■ **Work to complete**:
Search the material below for the word "joints" and copy every line in which it occurs.

■ **Collected material**:

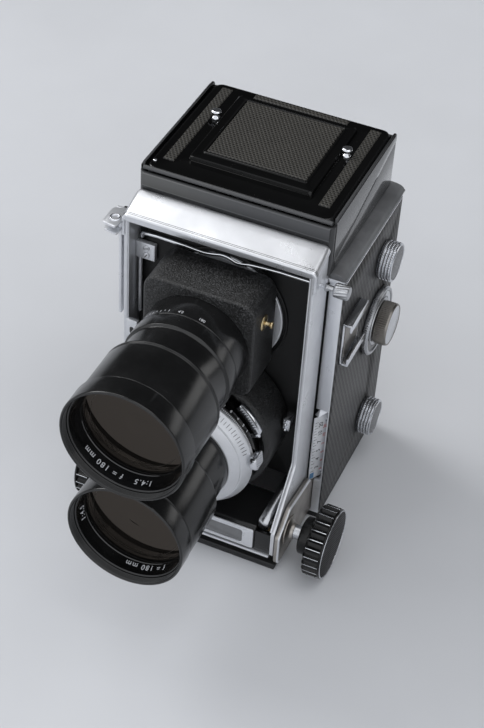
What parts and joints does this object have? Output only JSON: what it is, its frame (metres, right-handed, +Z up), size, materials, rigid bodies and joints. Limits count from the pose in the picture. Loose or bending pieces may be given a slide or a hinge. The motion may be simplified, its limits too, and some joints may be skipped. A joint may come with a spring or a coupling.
{
  "type": "twin lens reflex camera",
  "caption": "Medium format twin lens reflex camera with a folding waist level finder, bellows focusing on racks, paired long lenses and a hinged back.",
  "frame": {"origin": "centre of the tripod socket's mouth, on the base plane", "axes": "+Z up, the lenses look towards -Y, +X is the user's left side"},
  "size_m": [0.122, 0.1644, 0.1604],
  "materials": {
    "satin_silver": "satin silver lacquer over cast aluminium",
    "dark_satin": "dark grey satin",
    "black_paint": "matt black",
    "black_lacquer": "gloss black lacquer",
    "crinkle_paint": "dark grey crinkle paint",
    "barrel_black": "satin black anodised",
    "gunmetal": "dull grey plated, milled",
    "steel": "bright steel",
    "blade_steel": "blackened spring steel",
    "chrome": "satin to bright chrome",
    "brass": "machined",
    "black_knob": "black moulding with bright edges",
    "spool_plastic": "moulded",
    "white_enamel": "white enamel with black and red graduations",
    "ribbed_leather": "dark grey leatherette with a fine diagonal rib",
    "woven_leather": "olive grey woven-pattern leatherette",
    "bellows_leather": "black folded leather",
    "mirror": "front silvered",
    "screen_glass": "ground glass",
    "lens_glass": "coated optical glass"
  },
  "bodies": {
    "body": {"body_shell": "satin_silver", "top_plate": "dark_satin", "base_plate": "black_paint", "tripod_bush": "steel", "side_covering": "ribbed_leather", "focus_cheeks": "satin_silver", "distance_scale": "white_enamel", "scale_screws": "steel", "accessory_shoe": "chrome", "reflex_mirror": "mirror", "focusing_screen": "screen_glass", "film_gate": "black_paint", "bellows": "bellows_leather", "finder_base": "black_lacquer"},
    "front": {"standard_frame": "satin_silver", "front_panel": "black_paint", "name_hood": "satin_silver", "foot_cover": "black_lacquer", "foot_nameplate": "satin_silver", "focus_racks": "brass", "bail_clamp": "steel", "lens_board": "black_paint", "view_housing": "crinkle_paint", "view_barrel": "barrel_black", "view_glass": "lens_glass", "shutter_housing": "crinkle_paint", "take_barrel": "barrel_black", "take_glass": "lens_glass", "shutter_blades": "blade_steel", "sync_terminal": "chrome"},
    "focus_drive": {"focus_shaft": "steel", "pinions": "brass", "focus_knobs": "black_knob", "knob_collars": "black_knob"},
    "upper_knob": {"upper_spool_knob": "chrome"},
    "lower_knob": {"lower_spool_knob": "chrome"},
    "lock_dial": {"lock_dial": "gunmetal"},
    "lock_knob": {"lock_knob": "gunmetal"},
    "crank": {"wind_crank": "chrome"},
    "handle": {"crank_handle": "black_knob"},
    "take_up": {"take_up_spool": "spool_plastic"},
    "supply": {"supply_spool": "spool_plastic"},
    "door": {"back_door": "satin_silver", "door_covering": "ribbed_leather", "pressure_plate": "black_paint"},
    "latch": {"door_latch": "chrome"},
    "lid": {"finder_lid": "black_lacquer", "lid_covering": "woven_leather", "lid_studs": "chrome"},
    "left_wing": {"left_wing": "black_paint"},
    "right_wing": {"right_wing": "black_paint"},
    "back_wing": {"back_wing": "black_paint"},
    "magnifier": {"magnifier_frame": "black_paint", "magnifier_lens": "lens_glass"},
    "release": {"release_lever": "chrome"},
    "bail": {"bail_wire": "steel", "bail_knob": "steel"},
    "aperture": {"aperture_ring": "chrome"},
    "speed": {"speed_ring": "barrel_black"},
    "cocking": {"cocking_lever": "chrome"}
  },
  "joints": [
    {"name": "focus_slide", "type": "slide", "parent": "body", "child": "front", "axis": [0, -1, 0], "range_m": [0, 0.05]},
    {"name": "focus_knob_turn", "type": "hinge", "parent": "body", "child": "focus_drive", "pos_m": [0, -0.058, 0.0157], "axis": [1, 0, 0], "range_deg": [-10, 600]},
    {"name": "upper_knob_pull", "type": "slide", "parent": "body", "child": "upper_knob", "axis": [1, 0, 0], "range_m": [0, 0.0045]},
    {"name": "lower_knob_pull", "type": "slide", "parent": "body", "child": "lower_knob", "axis": [1, 0, 0], "range_m": [0, 0.0045]},
    {"name": "lock_dial_turn", "type": "hinge", "parent": "body", "child": "lock_dial", "pos_m": [0.045, 0.012, 0.0776], "axis": [1, 0, 0], "range_deg": [0, 60]},
    {"name": "lock_knob_turn", "type": "hinge", "parent": "body", "child": "lock_knob", "pos_m": [0.045, 0.012, 0.0776], "axis": [1, 0, 0], "range_deg": [0, 180]},
    {"name": "wind_crank_turn", "type": "hinge", "parent": "body", "child": "crank", "pos_m": [-0.045, 0.013, 0.109], "axis": [1, 0, 0], "continuous": true},
    {"name": "crank_handle_spin", "type": "hinge", "parent": "crank", "child": "handle", "pos_m": [-0.05, -0.009, 0.109], "axis": [1, 0, 0], "continuous": true},
    {"name": "take_up_spool_turn", "type": "hinge", "parent": "body", "child": "take_up", "pos_m": [0, 0.013, 0.109], "axis": [1, 0, 0], "continuous": true},
    {"name": "supply_spool_turn", "type": "hinge", "parent": "body", "child": "supply", "pos_m": [0, 0.013, 0.0228], "axis": [1, 0, 0], "continuous": true},
    {"name": "back_door_swing", "type": "hinge", "parent": "body", "child": "door", "pos_m": [0, 0.0322, 0.0046], "axis": [-1, 0, 0], "range_deg": [0, 90]},
    {"name": "door_latch_slide", "type": "slide", "parent": "door", "child": "latch", "axis": [0, 0, 1], "range_m": [0, 0.003]},
    {"name": "finder_lid_swing", "type": "hinge", "parent": "body", "child": "lid", "pos_m": [0, -0.0346, 0.1561], "axis": [1, 0, 0], "range_deg": [0, 90]},
    {"name": "left_wing_fold", "type": "hinge", "parent": "body", "child": "left_wing", "pos_m": [0.0372, 0, 0.152], "axis": [0, 1, 0], "range_deg": [0, 90]},
    {"name": "right_wing_fold", "type": "hinge", "parent": "body", "child": "right_wing", "pos_m": [-0.0372, 0, 0.152], "axis": [0, -1, 0], "range_deg": [0, 90]},
    {"name": "back_wing_fold", "type": "hinge", "parent": "body", "child": "back_wing", "pos_m": [0, 0.0296, 0.1498], "axis": [-1, 0, 0], "range_deg": [0, 90]},
    {"name": "magnifier_fold", "type": "hinge", "parent": "lid", "child": "magnifier", "pos_m": [0, 0.0054, 0.1543], "axis": [-1, 0, 0], "range_deg": [0, 90]},
    {"name": "shutter_release_press", "type": "slide", "parent": "front", "child": "release", "axis": [0, 0, -1], "range_m": [0, 0.004]},
    {"name": "bail_turn", "type": "hinge", "parent": "front", "child": "bail", "pos_m": [0, -0.0422, 0.1328], "axis": [-1, 0, 0], "range_deg": [0, 90]},
    {"name": "aperture_turn", "type": "hinge", "parent": "front", "child": "aperture", "pos_m": [0, -0.075, 0.0576], "axis": [0, 1, 0], "range_deg": [-10, 60]},
    {"name": "speed_turn", "type": "hinge", "parent": "front", "child": "speed", "pos_m": [0, -0.066, 0.0576], "axis": [0, 1, 0], "range_deg": [-60, 60]},
    {"name": "cocking_lever_swing", "type": "hinge", "parent": "front", "child": "cocking", "pos_m": [0, -0.064, 0.0576], "axis": [0, 1, 0], "range_deg": [0, 40]}
  ],
  "couplings": [
    {"joint": "focus_knob_turn", "follows": "focus_slide", "rad_per_m": 200},
    {"joint": "take_up_spool_turn", "follows": "wind_crank_turn", "ratio": 1},
    {"joint": "left_wing_fold", "follows": "finder_lid_swing", "ratio": 1},
    {"joint": "right_wing_fold", "follows": "finder_lid_swing", "ratio": 1},
    {"joint": "back_wing_fold", "follows": "finder_lid_swing", "ratio": 1},
    {"joint": "magnifier_fold", "follows": "finder_lid_swing", "ratio": 1}
  ]
}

■ **Result below**:
What parts and joints does this object have? Output only JSON: what it is, its frame (metres, right-handed, +Z up), size, materials, rigid bodies and joints. Limits count from the pose in the picture. Loose or bending pieces may be given a slide or a hinge. The motion may be simplified, its limits too, and some joints may be skipped. A joint may come with a spring or a coupling.
  "joints": [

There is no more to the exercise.